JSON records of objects

######

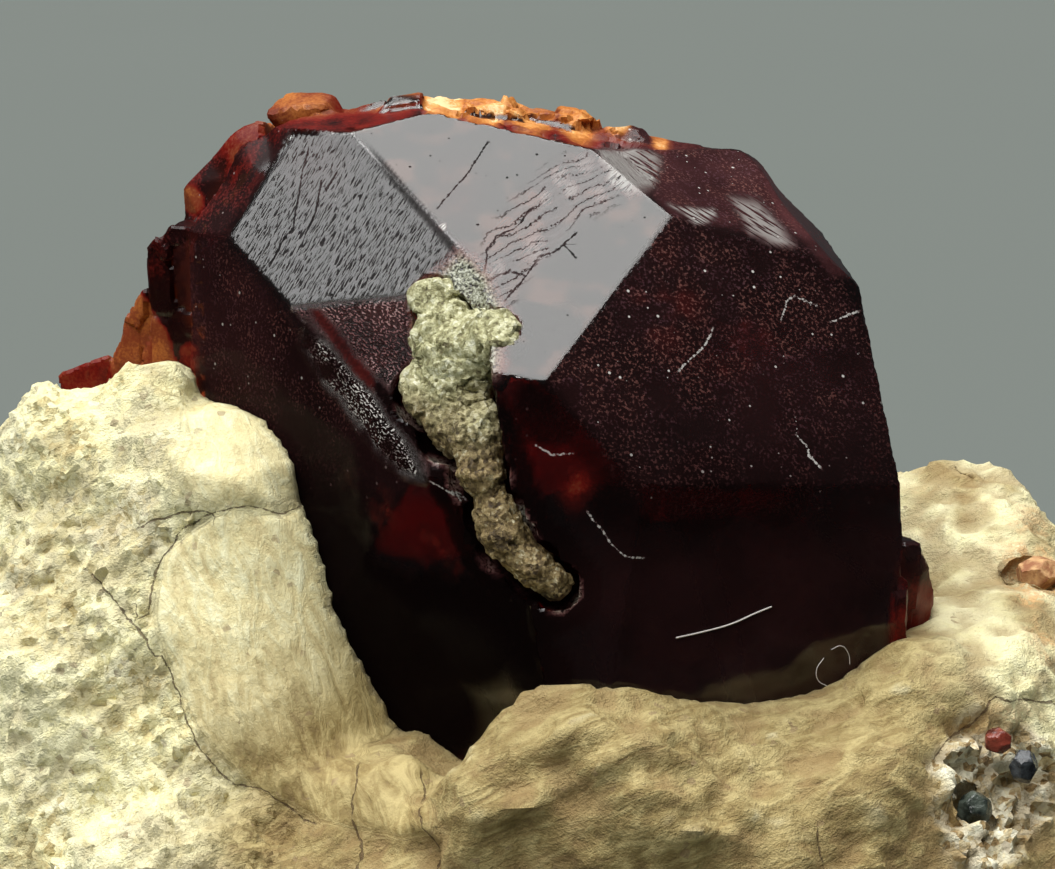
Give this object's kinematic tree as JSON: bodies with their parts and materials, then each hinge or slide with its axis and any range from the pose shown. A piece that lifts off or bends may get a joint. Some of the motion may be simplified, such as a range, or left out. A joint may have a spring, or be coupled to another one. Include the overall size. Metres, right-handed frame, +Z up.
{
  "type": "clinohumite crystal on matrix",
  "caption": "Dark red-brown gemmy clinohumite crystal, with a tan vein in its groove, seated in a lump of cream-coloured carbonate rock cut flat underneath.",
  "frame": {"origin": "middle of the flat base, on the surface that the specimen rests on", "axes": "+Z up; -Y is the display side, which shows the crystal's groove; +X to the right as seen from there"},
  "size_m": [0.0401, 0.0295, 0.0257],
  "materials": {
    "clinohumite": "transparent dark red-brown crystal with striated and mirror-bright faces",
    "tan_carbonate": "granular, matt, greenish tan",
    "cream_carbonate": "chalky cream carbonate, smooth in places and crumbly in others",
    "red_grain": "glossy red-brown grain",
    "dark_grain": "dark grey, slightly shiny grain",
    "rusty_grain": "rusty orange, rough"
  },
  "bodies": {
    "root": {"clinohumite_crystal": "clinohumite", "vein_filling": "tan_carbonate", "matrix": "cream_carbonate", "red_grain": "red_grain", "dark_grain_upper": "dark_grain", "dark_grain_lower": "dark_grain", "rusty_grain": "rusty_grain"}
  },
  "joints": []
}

######

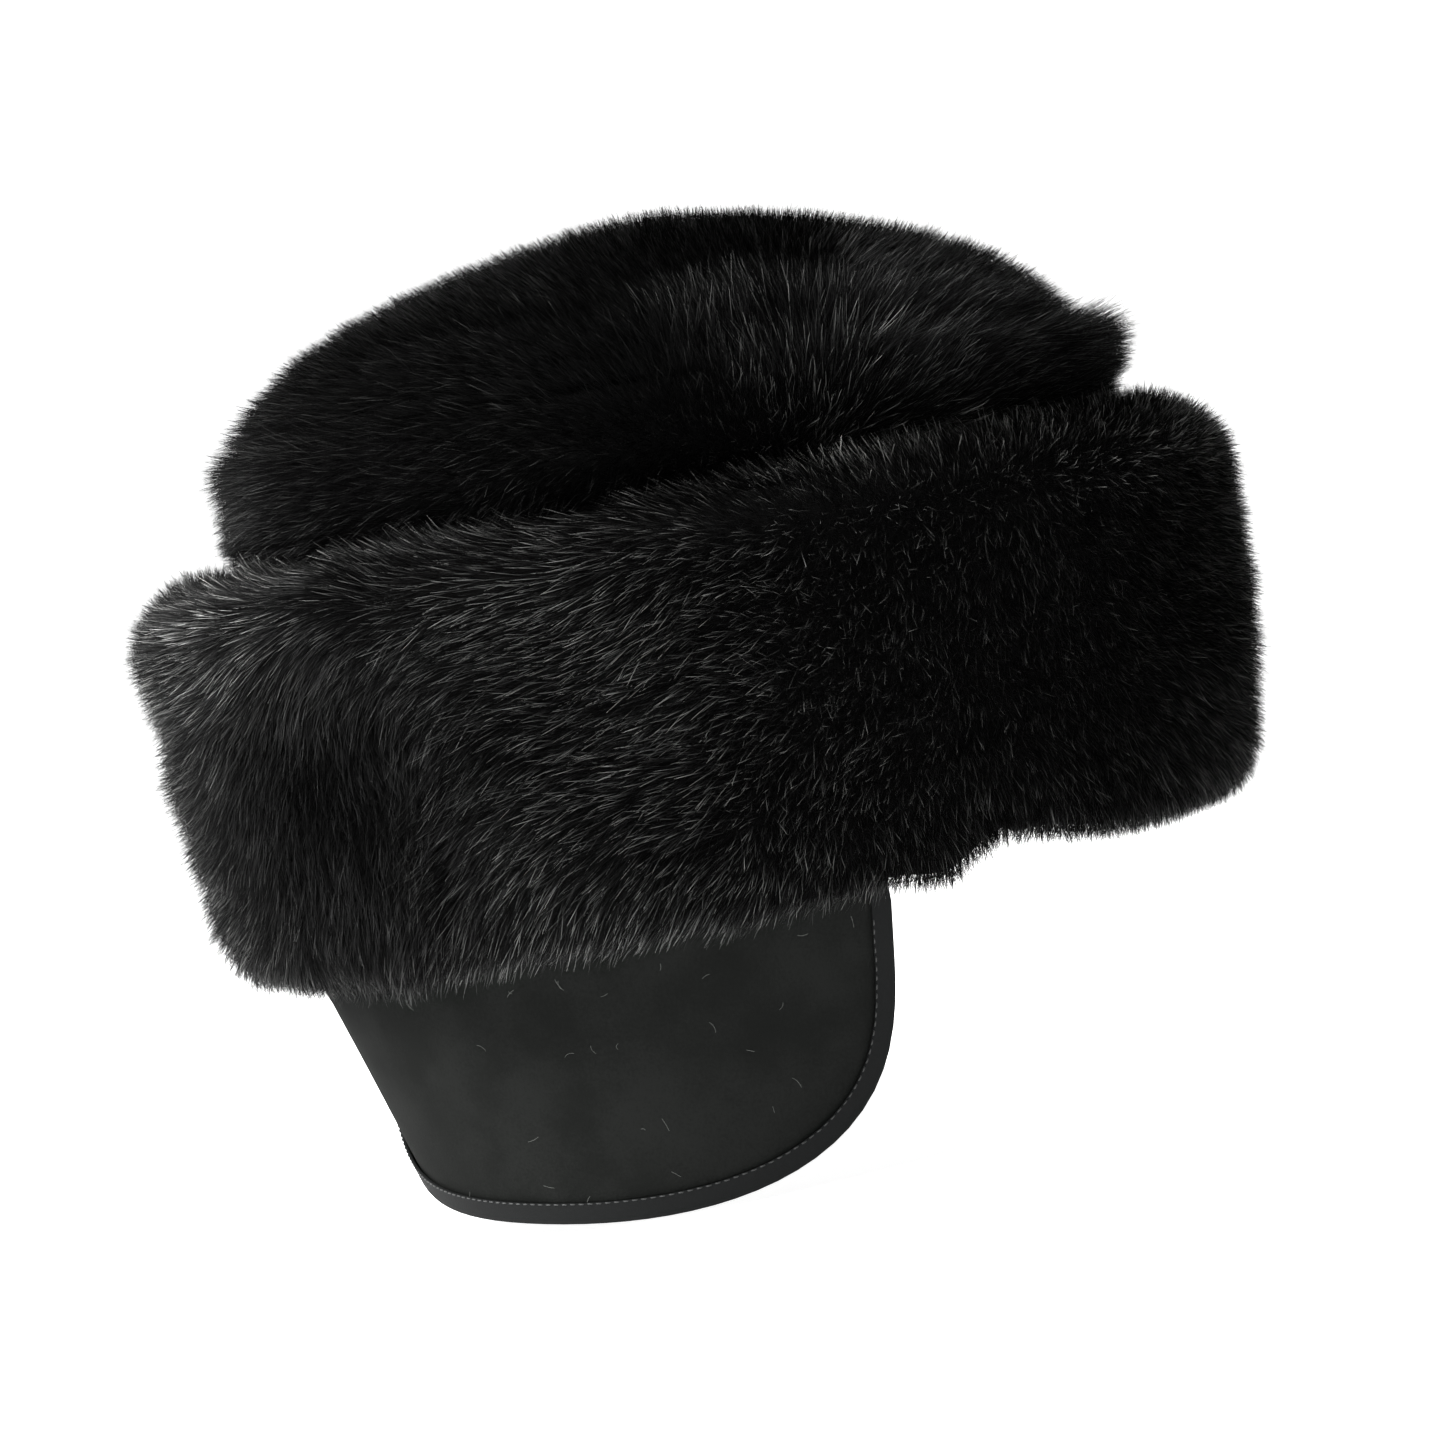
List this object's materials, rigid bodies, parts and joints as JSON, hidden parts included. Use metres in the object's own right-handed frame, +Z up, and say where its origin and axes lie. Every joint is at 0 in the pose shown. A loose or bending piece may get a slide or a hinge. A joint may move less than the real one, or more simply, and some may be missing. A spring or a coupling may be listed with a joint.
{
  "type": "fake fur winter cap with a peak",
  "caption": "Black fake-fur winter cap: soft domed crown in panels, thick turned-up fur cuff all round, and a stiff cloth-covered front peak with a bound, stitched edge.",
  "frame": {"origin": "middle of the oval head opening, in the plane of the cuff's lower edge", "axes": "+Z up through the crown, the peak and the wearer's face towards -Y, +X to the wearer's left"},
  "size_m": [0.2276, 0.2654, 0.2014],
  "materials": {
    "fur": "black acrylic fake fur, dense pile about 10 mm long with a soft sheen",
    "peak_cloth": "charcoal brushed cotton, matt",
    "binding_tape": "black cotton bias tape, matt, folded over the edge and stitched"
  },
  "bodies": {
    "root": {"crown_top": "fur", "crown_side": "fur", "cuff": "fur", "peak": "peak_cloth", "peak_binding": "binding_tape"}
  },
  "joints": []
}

######

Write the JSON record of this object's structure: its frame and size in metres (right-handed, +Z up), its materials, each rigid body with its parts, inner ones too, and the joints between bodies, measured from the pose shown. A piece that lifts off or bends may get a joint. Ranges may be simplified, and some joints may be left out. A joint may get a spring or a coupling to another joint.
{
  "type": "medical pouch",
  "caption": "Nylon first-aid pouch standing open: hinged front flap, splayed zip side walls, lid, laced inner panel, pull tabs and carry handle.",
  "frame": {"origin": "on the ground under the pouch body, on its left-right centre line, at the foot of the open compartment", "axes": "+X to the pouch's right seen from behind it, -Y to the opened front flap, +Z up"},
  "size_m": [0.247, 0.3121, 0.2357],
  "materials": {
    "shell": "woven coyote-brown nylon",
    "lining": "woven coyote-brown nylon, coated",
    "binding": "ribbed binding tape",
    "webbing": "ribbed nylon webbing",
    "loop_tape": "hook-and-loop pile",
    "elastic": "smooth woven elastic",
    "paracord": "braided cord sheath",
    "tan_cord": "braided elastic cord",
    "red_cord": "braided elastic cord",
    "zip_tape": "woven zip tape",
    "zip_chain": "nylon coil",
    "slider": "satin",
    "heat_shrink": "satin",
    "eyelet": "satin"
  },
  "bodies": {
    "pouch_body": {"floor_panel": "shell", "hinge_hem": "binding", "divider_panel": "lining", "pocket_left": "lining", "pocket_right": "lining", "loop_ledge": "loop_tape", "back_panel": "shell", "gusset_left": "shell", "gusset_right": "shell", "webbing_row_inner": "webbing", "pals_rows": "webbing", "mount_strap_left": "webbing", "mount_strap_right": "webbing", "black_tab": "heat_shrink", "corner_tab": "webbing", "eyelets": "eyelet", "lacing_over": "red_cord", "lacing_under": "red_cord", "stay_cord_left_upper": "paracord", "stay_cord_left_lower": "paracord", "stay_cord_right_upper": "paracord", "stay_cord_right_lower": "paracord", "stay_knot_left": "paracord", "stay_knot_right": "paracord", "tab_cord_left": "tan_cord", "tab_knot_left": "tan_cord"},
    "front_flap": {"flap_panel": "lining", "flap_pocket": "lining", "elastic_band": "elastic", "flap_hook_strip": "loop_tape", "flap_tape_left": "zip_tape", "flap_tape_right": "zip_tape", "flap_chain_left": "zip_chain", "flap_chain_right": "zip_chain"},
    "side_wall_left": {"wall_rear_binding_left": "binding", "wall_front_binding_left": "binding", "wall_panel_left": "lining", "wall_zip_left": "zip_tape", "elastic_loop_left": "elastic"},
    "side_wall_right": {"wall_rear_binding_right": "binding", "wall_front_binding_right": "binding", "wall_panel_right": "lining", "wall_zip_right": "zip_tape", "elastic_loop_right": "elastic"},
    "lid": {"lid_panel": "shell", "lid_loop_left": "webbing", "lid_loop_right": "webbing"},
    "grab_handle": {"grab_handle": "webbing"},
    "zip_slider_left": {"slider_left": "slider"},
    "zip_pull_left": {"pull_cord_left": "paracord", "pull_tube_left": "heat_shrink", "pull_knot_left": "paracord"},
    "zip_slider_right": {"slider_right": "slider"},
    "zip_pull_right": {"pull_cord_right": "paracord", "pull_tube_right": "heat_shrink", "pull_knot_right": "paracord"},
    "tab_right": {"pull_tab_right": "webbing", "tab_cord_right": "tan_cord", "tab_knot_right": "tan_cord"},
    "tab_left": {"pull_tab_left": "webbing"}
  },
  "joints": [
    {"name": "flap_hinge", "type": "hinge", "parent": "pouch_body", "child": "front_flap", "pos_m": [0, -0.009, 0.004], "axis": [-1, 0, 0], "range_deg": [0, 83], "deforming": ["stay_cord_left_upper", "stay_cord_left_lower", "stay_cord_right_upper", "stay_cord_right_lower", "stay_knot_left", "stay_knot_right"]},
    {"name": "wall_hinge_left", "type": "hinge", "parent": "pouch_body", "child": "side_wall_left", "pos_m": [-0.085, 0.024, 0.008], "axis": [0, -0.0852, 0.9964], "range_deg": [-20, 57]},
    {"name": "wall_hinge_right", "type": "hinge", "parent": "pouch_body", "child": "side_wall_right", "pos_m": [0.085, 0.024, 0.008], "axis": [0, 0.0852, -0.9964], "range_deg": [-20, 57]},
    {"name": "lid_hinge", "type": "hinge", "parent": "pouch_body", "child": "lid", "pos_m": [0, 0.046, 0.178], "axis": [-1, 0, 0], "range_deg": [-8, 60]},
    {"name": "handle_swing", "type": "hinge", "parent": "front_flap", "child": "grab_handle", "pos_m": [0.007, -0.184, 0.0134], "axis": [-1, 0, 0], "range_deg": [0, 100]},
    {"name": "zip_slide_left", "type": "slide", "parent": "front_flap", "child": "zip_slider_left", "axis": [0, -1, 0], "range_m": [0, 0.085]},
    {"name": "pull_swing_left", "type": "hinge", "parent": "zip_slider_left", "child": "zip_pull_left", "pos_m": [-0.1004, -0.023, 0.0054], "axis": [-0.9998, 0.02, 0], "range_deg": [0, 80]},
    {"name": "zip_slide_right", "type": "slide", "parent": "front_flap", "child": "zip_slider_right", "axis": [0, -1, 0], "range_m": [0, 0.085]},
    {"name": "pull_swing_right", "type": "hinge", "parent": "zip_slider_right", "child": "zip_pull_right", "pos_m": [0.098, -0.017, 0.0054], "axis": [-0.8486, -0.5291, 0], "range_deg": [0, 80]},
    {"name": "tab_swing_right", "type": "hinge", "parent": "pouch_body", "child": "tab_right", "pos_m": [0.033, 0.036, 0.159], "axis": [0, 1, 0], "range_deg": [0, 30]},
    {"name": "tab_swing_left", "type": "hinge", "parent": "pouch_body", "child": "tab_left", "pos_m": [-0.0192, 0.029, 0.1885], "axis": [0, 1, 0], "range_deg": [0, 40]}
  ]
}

######

## Problem requirements
Where a line in the material contains "bends", copy that line.

## The reply
Give this object's kinematic tree as JSON: bodies with their parts and materials, then each hinge or slide with its axis and any range from the pose shown. A piece that lifts off or bends may get a joint. Some of the motion may be simplified, such as a range, or left out. A joint may have a spring, or be coupled to another one. Include the overall size. Metres, right-handed frame, +Z up.
Write the JSON record of this object's structure: its frame and size in metres (right-handed, +Z up), its materials, each rigid body with its parts, inner ones too, and the joints between bodies, measured from the pose shown. A piece that lifts off or bends may get a joint. Ranges may be simplified, and some joints may be left out. A joint may get a spring or a coupling to another joint.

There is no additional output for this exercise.